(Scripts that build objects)
───
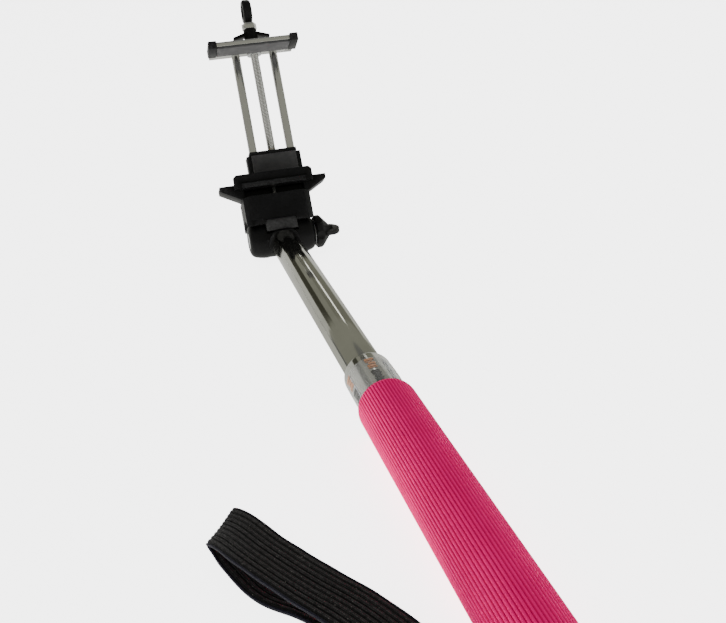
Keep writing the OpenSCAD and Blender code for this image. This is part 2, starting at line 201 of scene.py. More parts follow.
# an edge of a CAD part that turns by more than this is rounded, and one that turns
# by more than the second stays sharp in the shading, both in degrees
ROUNDED_ANGLE = 35
SHARP_ANGLE = 40
ROUNDING_STEPS = 2


def bevelled(bm, width):
    """Rounds the hard edges of a bmesh."""
    limit = math.radians(ROUNDED_ANGLE)
    hard = [e for e in bm.edges if len(e.link_faces) == 2 and e.calc_face_angle(0) > limit]
    bmesh.ops.bevel(
        bm, geom=hard, offset=width, offset_type="OFFSET", segments=ROUNDING_STEPS,
        profile=0.5, affect="EDGES", clamp_overlap=True, loop_slide=True
    )
    return bm


def refined(name, node, width, material):
    """A copy of a CAD node with flat faces made whole and hard edges rounded."""
    source = frame["nodes"][node]
    bm = bmesh.new()
    bm.from_mesh(source.data)
    bm.transform(Matrix.Scale(1 / MM, 4))
    bmesh.ops.remove_doubles(bm, verts=bm.verts, dist=1e-3)
    bmesh.ops.dissolve_limit(
        bm, angle_limit=math.radians(0.6), verts=bm.verts, edges=bm.edges
    )
    bevelled(bm, width)
    return piece(
        name, bm, Matrix(), material, source["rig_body"], [node], SHARP_ANGLE
    )


# ---------------------------------------------------------------- material helpers
class Paint:
    """A small helper that builds one procedural material."""

    def __init__(self, name, color, roughness, metallic=0.0, **sockets):
        self.material = bpy.data.materials.new(name)
        self.material.use_nodes = True
        self.tree = self.material.node_tree
        self.shader = self.tree.nodes["Principled BSDF"]
        self.shader.inputs["Base Color"].default_value = (*color, 1)
        self.shader.inputs["Roughness"].default_value = roughness
        self.shader.inputs["Metallic"].default_value = metallic
        for socket, value in sockets.items():
            self.shader.inputs[socket.replace("_", " ")].default_value = value
        self.place = self.node("ShaderNodeTexCoord").outputs["Object"]
        self.height = None

    def node(self, kind, **values):
        made = self.tree.nodes.new(kind)
        for key, value in values.items():
            setattr(made, key, value)
        return made

    def link(self, a, b):
        self.tree.links.new(a, b)

    def stretched(self, scale, place=None):
        made = self.node("ShaderNodeMapping")
        made.inputs["Scale"].default_value = scale
        self.link(place or self.place, made.inputs["Vector"])
        return made.outputs["Vector"]

    def attribute(self, name):
        return self.node("ShaderNodeAttribute", attribute_name=name)

    def noise(self, scale, detail=3.0, place=None):
        made = self.node("ShaderNodeTexNoise")
        made.inputs["Scale"].default_value = scale
        made.inputs["Detail"].default_value = detail
        self.link(place or self.place, made.inputs["Vector"])
        return made.outputs["Fac"]

    def mapped(self, value, low, high, from_low=0.3, from_high=0.7):
        made = self.node("ShaderNodeMapRange")
        made.inputs["From Min"].default_value = from_low
        made.inputs["From Max"].default_value = from_high
        made.inputs["To Min"].default_value = low
        made.inputs["To Max"].default_value = high
        self.link(value, made.inputs["Value"])
        return made.outputs["Result"]

    def math(self, operation, a, b):
        made = self.node("ShaderNodeMath", operation=operation)
        for socket, value in zip(made.inputs, (a, b)):
            if isinstance(value, (int, float)):
                socket.default_value = value
            else:
                self.link(value, socket)
        return made.outputs[0]

    def mixed(self, share, a, b):
        made = self.node("ShaderNodeMix", data_type="RGBA")
        self.link(share, made.inputs["Factor"])
        for socket, value in ((made.inputs[6], a), (made.inputs[7], b)):
            if isinstance(value, tuple):
                socket.default_value = (*value, 1)
            else:
                self.link(value, socket)
        return made.outputs[2]

    def color(self, value):
        self.link(value, self.shader.inputs["Base Color"])

    def roughness(self, value):
        self.link(value, self.shader.inputs["Roughness"])

    def bump(self, value, depth, strength=1.0):
        """Adds a bump of that depth in mm on top of any bump before it."""
        made = self.node("ShaderNodeBump")
        made.inputs["Strength"].default_value = strength
        made.inputs["Distance"].default_value = depth * MM
        self.link(value, made.inputs["Height"])
        if self.height:
            self.link(self.height, made.inputs["Normal"])
        self.height = made.outputs["Normal"]
        self.link(self.height, self.shader.inputs["Normal"])

    def painted_edge_highlight(self, base, wear_and_highlight):
        """Mixes a lighter colour in, in patches, where edges stick out: a painted edge highlight."""
        point = self.node("ShaderNodeNewGeometry").outputs["Pointiness"]
        patchy = self.mapped(self.noise(900, 4), 0.2, 1.0)
        edge = self.math("MULTIPLY", self.mapped(point, 0, 1, 0.52, 0.62), patchy)
        return self.mixed(edge, base, wear_and_highlight)


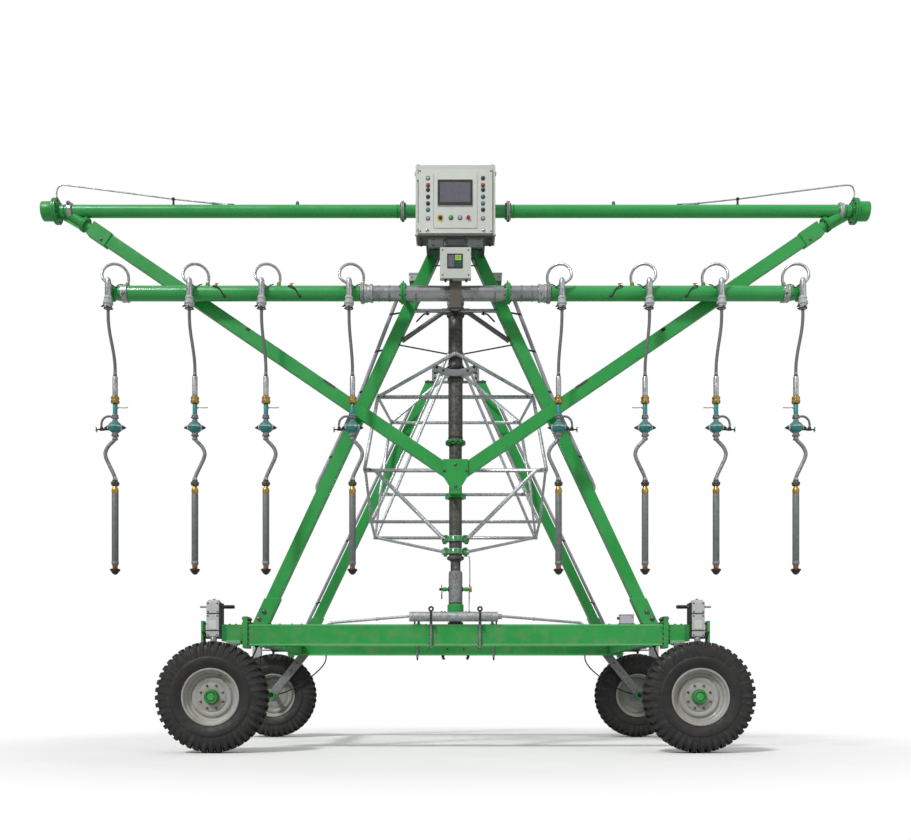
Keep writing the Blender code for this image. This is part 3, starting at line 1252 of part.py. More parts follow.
def sprayer_drop(number, side, x, bow, bulge, material):
    """The sprayer body on the hose's end, its curved pipe and its weighted foot."""
    centre = x - side * bow
    top = HOSE_TOP - 2 * GAP - HOSE_LENGTH_DOWN
    bend_top = SPRAYER_UPPER[-1][0]
    bend_bottom = SPRAYER_LOWER[0][0] - 0.02
    bend_radius = SPRAYER_LOWER[0][1]
    points = [(centre, DROP_Y, top - below) for below, _ in SPRAYER_UPPER]
    radii = [radius for _, radius in SPRAYER_UPPER]
    for step in range(1, SPRAYER_BEND_STEPS + 1):
        share = step / (SPRAYER_BEND_STEPS + 1)
        z = top - bend_top - (bend_bottom - bend_top) * share
        points.append((centre + bulge * SPRAYER_BEND * math.sin(math.pi * share) ** 2, DROP_Y, z))
        radii.append(bend_radius)
    points += [(centre, DROP_Y, top - below) for below, _ in SPRAYER_LOWER]
    radii += [radius for _, radius in SPRAYER_LOWER]
    nozzle_z = top - SIDE_NOZZLE_DROP
    ends = [(centre + reach, DROP_Y, nozzle_z) for reach in (-SIDE_NOZZLE_REACH, SIDE_NOZZLE_REACH)]
    bodies = [swept(points, radii, DROP_SIDES), rod(*ends, SIDE_NOZZLE_RADIUS, 6)]
    if number in LEVER_DROPS:
        lever_x = sorted((centre, centre - side * SHUT_OFF_LENGTH))
        lever_y = (DROP_Y - SHUT_OFF_WIDTH / 2, DROP_Y + SHUT_OFF_WIDTH / 2)
        lever_z = top - SHUT_OFF_DROP
        bodies.append(box(lever_x, lever_y, (lever_z - SHUT_OFF_THICKNESS / 2, lever_z + SHUT_OFF_THICKNESS / 2)))
    assemble(f"sprayer_drop_{number}", material, bodies, pivot=(x, DROP_Y, HOSE_TOP))


def build():
    """Model every piece of the irrigator."""
    clear_scene()
    green = finish("green_paint", (0.03, 0.38, 0.07), 0.38, 0.0)
    zinc = finish("galvanised_steel", (0.42, 0.43, 0.44), 0.45, 0.9)
    dark = finish("dark_steel", (0.16, 0.155, 0.14), 0.5, 0.7)
    rubber = finish("tyre_rubber", (0.03, 0.03, 0.033), 0.8, 0.0)
    rim = finish("rim_paint", (0.55, 0.55, 0.54), 0.45, 0.3)
    pale = finish("cabinet_paint", (0.6, 0.63, 0.59), 0.45, 0.0)
    black = finish("black_plastic", (0.03, 0.03, 0.03), 0.4, 0.0)
    red = finish("red_plastic", (0.45, 0.03, 0.02), 0.35, 0.0)
    hose = finish("hose_rubber", (0.14, 0.15, 0.15), 0.55, 0.0)
    base_beam("base_beam_front", -1, green)
    base_beam("base_beam_rear", 1, green)
    for side in (-1, 1):
        cross_beam(side, green)
        frame_leg(-1, side, green)
        frame_leg(1, side, green)
        diagonal_brace(side, green)
        lower_boom(side, green)
        drive_box(side, pale)
        drive_lever(side, black)
    gusset_plate(green)
    upper_boom(green)
    centre_manifold(zinc)
    centre_column(dark)
    span_pipe(dark)
    rear_saddle(zinc)
    truss_front(zinc)
    truss_rear(zinc)
    truss_keel(zinc)
    cabinet_bracket(dark)
    spreader_tube(zinc)
    cabinet_case(pale)
    cabinet_door(pale)
    panel_knobs(black, red)
    meter_box(pale)
    wheels(rubber, rim)
    for place, side, words in wheel_places():
        wheel_strut(place, side, words, zinc)
    for number, side, x, bow, bulge in drops():
        drop_hose(number, side, x, bow, hose)
        sprayer_drop(number, side, x, bow, bulge, zinc)


build()
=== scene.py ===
"""Looks of the lateral move irrigator: finishes, hoses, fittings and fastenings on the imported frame."""

import json
import math

import bmesh
import bpy
from mathutils import Matrix, Vector


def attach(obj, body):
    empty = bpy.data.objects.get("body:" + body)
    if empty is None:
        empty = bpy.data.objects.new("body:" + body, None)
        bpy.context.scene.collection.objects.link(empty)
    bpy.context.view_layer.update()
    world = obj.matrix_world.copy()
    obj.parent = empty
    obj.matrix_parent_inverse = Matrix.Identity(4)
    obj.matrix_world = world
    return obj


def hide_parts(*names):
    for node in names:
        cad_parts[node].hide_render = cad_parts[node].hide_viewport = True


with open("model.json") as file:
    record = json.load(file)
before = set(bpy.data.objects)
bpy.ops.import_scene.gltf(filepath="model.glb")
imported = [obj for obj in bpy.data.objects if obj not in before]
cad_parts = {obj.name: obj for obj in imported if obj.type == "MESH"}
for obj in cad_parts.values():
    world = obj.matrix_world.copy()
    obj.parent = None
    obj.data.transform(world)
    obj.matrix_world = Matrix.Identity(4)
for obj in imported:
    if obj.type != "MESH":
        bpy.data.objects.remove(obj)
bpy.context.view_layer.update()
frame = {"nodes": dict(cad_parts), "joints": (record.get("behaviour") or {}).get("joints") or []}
nodes = frame["nodes"]
joints = {joint["name"]: joint for joint in frame["joints"]}
LEFT, RIGHT = -1, 1
SIDES = (LEFT, RIGHT)
WORDS = {LEFT: "left", RIGHT: "right"}
X_AXIS, Y_AXIS, UP = Vector((1, 0, 0)), Vector((0, 1, 0)), Vector((0, 0, 1))
OUT = -Y_AXIS  # towards the front
CORNERS = ((-1, -1), (1, -1), (1, 1), (-1, 1))  # the ways to a rectangle's corners, in order round it


def srgb(red, green, blue):
    """A screen colour, 0 to 255 a channel, as the linear colour that a shader takes."""
    values = []
    for channel in (red, green, blue):
        share = channel / 255
        values.append(share / 12.92 if share <= 0.04045 else ((share + 0.055) / 1.055) ** 2.4)
    return (*values, 1.0)


def set_values(node, values):
    """Set a node's inputs by name."""
    for socket, value in values.items():
        node.inputs[socket].default_value = value


class Graph:
    """A node tree that is being wired."""

    def __init__(self, tree):
        self.tree = tree

    def node(self, kind, values=None, **settings):
        made = self.tree.nodes.new(kind)
        for key, value in settings.items():
            setattr(made, key, value)
        set_values(made, values or {})
        return made

    def link(self, source, target):
        self.tree.links.new(source, target)

    def through(self, source, kind, entry, out, values=None, **settings):
        """The output of a new node that a source is led into."""
        made = self.node(kind, values, **settings)
        self.link(source, made.inputs[entry])
        return made.outputs[out]

    def height(self, place):
        """The Z of a place."""
        return self.through(place, "ShaderNodeSeparateXYZ", "Vector", "Z")


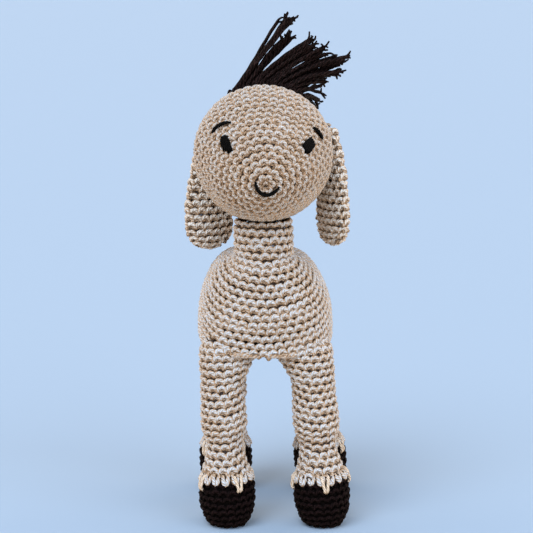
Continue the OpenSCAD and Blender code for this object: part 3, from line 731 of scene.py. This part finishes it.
tailValues = {"root": (-4.048, 54.038, 114.562), "off": 20, "radius": 3.2, "length": 20}
tailTurn = Matrix.Rotation(math.radians(tailValues["off"]), 4, "X")
r, length = tailValues["radius"], tailValues["length"]
tailProfile = [(r * math.cos(a), r * math.sin(a)) for a in np.radians(np.linspace(80, 0, 8))]
tailProfile += [(r, -h) for h in np.linspace(1, length - 2 * r, 10)]
tailProfile += [(r * math.cos(a), -length + 2 * r - r * math.sin(a)) for a in np.radians(np.linspace(10, 86, 8))]
tailGrid = spinGrid(tailProfile, tailValues["root"], tailTurn, 32)
places = layRounds(tailGrid, 3.2, 3.6, upSign=-1.0, firstGap=0.3, outSign=-1.0, spiral=False)
tail = layStitches("tailCoat", [coatStitches], [places], coatYarn, "goat_tail", seed=95)
tailFill = core("tailInside", "tail", -1.1, coatCore, "goat_tail")
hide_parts("tail")
print("tail: done")


# ---- yarn pieces: seams, face, V stitches, tuft ----

def yarnPiece(name, paths, radii, material, body, sides=9, lobes=3, twist=0.55, liftFrom=None):
    # plied yarn laid along each path, as one piece
    bm = bmesh.new()
    for path, radius in zip(paths, radii):
        yarnAlong(bm, path, radius, sides, twist, lobes)
    lift = bm.verts.layers.float.new("lift")
    tint = bm.verts.layers.float.new("tint")
    for vert in bm.verts:
        vert[lift] = 0.75
        vert[tint] = 0.5
    piece = addPiece(name, finishYarn(bm, name, 2 * float(np.mean([np.mean(r) for r in radii]))), material, body)
    return piece


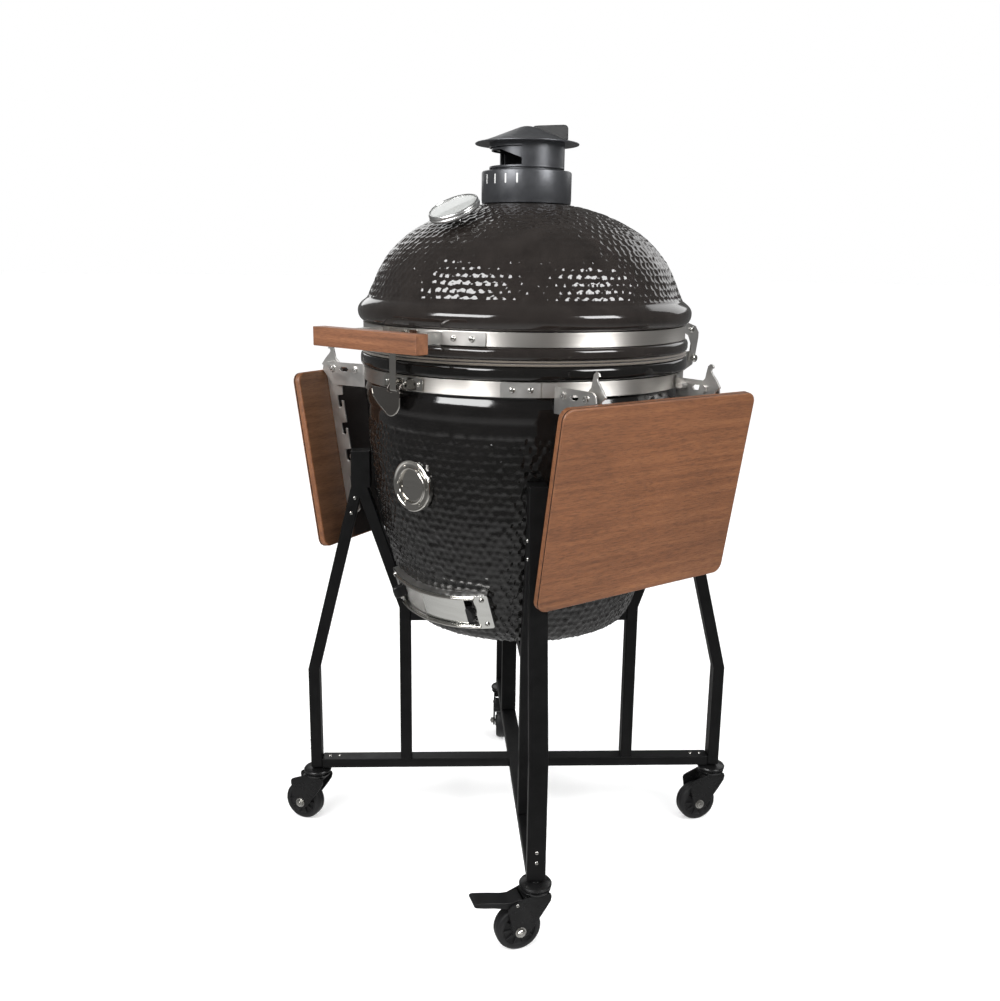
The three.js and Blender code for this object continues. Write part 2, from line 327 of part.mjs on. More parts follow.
───
Using the data above, reproduce exactly the lines from the line that contains "wheels(rubber, rim)" through the line that contains "if empty is", including both.

■ Response for this exercise ■
    wheels(rubber, rim)
    for place, side, words in wheel_places():
        wheel_strut(place, side, words, zinc)
    for number, side, x, bow, bulge in drops():
        drop_hose(number, side, x, bow, hose)
        sprayer_drop(number, side, x, bow, bulge, zinc)


build()
=== scene.py ===
"""Looks of the lateral move irrigator: finishes, hoses, fittings and fastenings on the imported frame."""

import json
import math

import bmesh
import bpy
from mathutils import Matrix, Vector


def attach(obj, body):
    empty = bpy.data.objects.get("body:" + body)
    if empty is None:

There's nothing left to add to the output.